L’observation du territoire familier et l’amour de la peinture conduit Constant Pape à multiplier les ressources de son métier : restaurateur de tableaux, il répond également à de nombreuses commandes pour des décors de mairie, où résiste une banlieue rurale, nature et traditions, qui n’existe plus vraiment sous l’urbanisation, le fer et le charbon. Charlotte Guinois, conservatrice au Musée français de la Carte à jouer et commissaire scientifique de l’exposition, insiste, au-delà du talent de paysagiste et de coloriste de Constant Pape, sur sa « vision idéalisée, voire nostalgique de la banlieue ». En effet, quand, enfant en 1871, il déménage de Meudon à Clamart, les Prussiens sont passés par là et le monde a changé ; la Première Guerre mondiale n’aura pas plus de répercussions visibles sur ses sujets ni sa manière. C’est un peu comme si Constant Pape tenait la bride d’une dernière monture afin de retenir le cheval-vapeur qui s’annonce… Mais par la grâce du temps figé par la touche, il nous ouvre aujourd’hui d’autres horizons. Observons son chef-d’œuvre, Les Brillants, Meudon, qui lui vaut en 1913 la médaille d’or du Salon. Sur le motif, il tourne le dos à la villa où Rodin s’est installé pour regarder loin vers la capitale suggérée. À première vue, on se demande ce qu’on a bien pu trouver à ce tableau. Il faut alors s’en approcher.

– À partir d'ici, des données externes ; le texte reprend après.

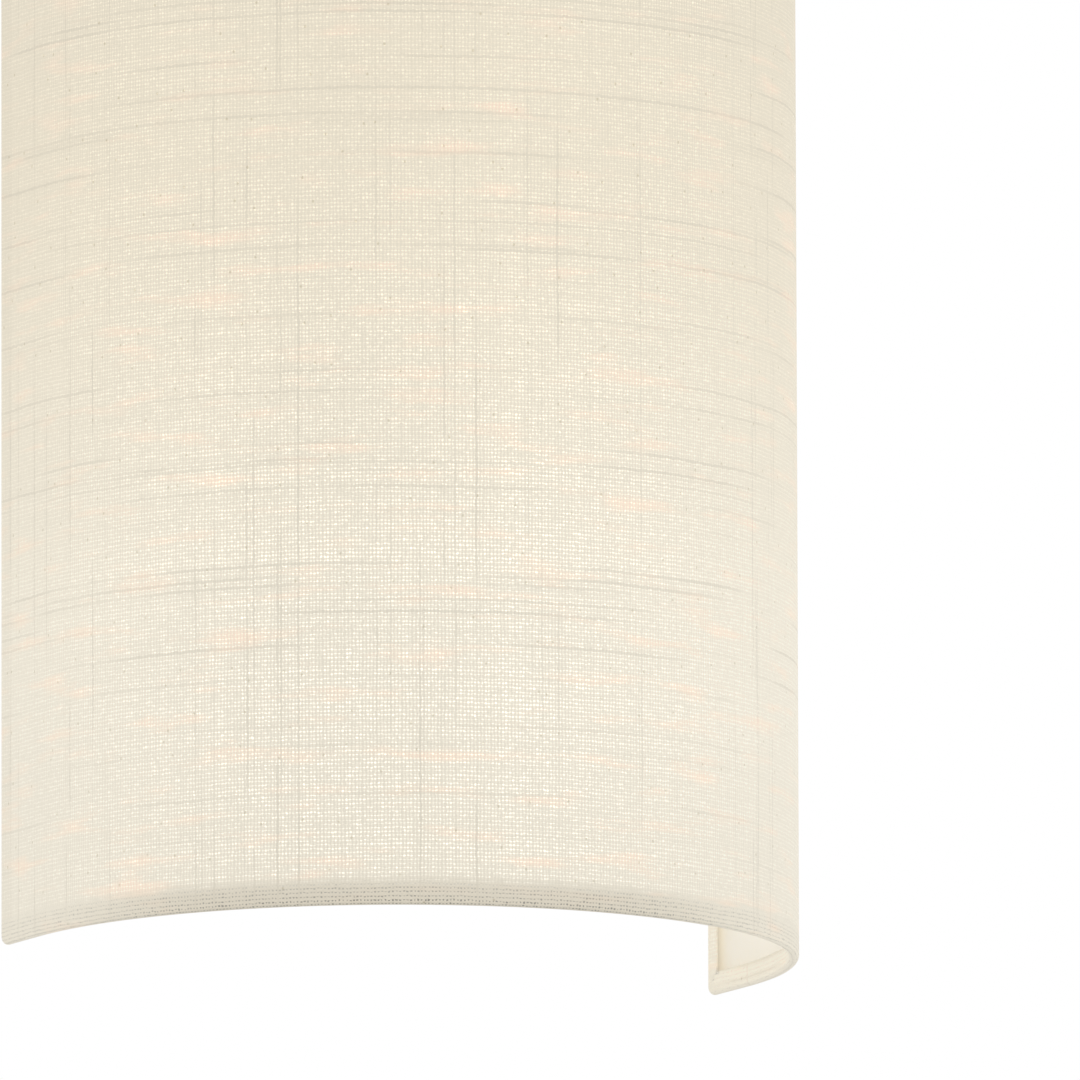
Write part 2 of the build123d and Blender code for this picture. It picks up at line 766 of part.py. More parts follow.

Indiscernable ou presque derrière le bouquet d’arbres à droite, il y a la Tour Eiffel dans sa parure d’époque. Par déduction topographique, le pont sur la Seine, entre Boulogne et Issy, cisaillant le regard au débouché du sentier, est le viaduc d’Auteuil, dit du Point-du-Jour, qui sera remplacé par le pont du Garigliano ; on devine sous le panache blanc le chemin de fer de la Petite Ceinture. Quant au spectaculaire monument de style mauresque avec ses deux tours où converge la perspective, c’est l’ancien Palais du Trocadéro construit pour l’Exposition Universelle de 1878, qui sera démantelé en 1935. Si les impressionnistes furent les témoins de la lumière, alors Constant Pape est ici le peintre de l’espace du temps qui passe. n

Didier Lamare
Musée français de la Carte à jouer à Issy-les-Moulineaux jusqu’au 13 juillet.
Puis au Musée d’art et d’histoire de Meudon de septembre à janvier. Enfin à Clamart en 2025.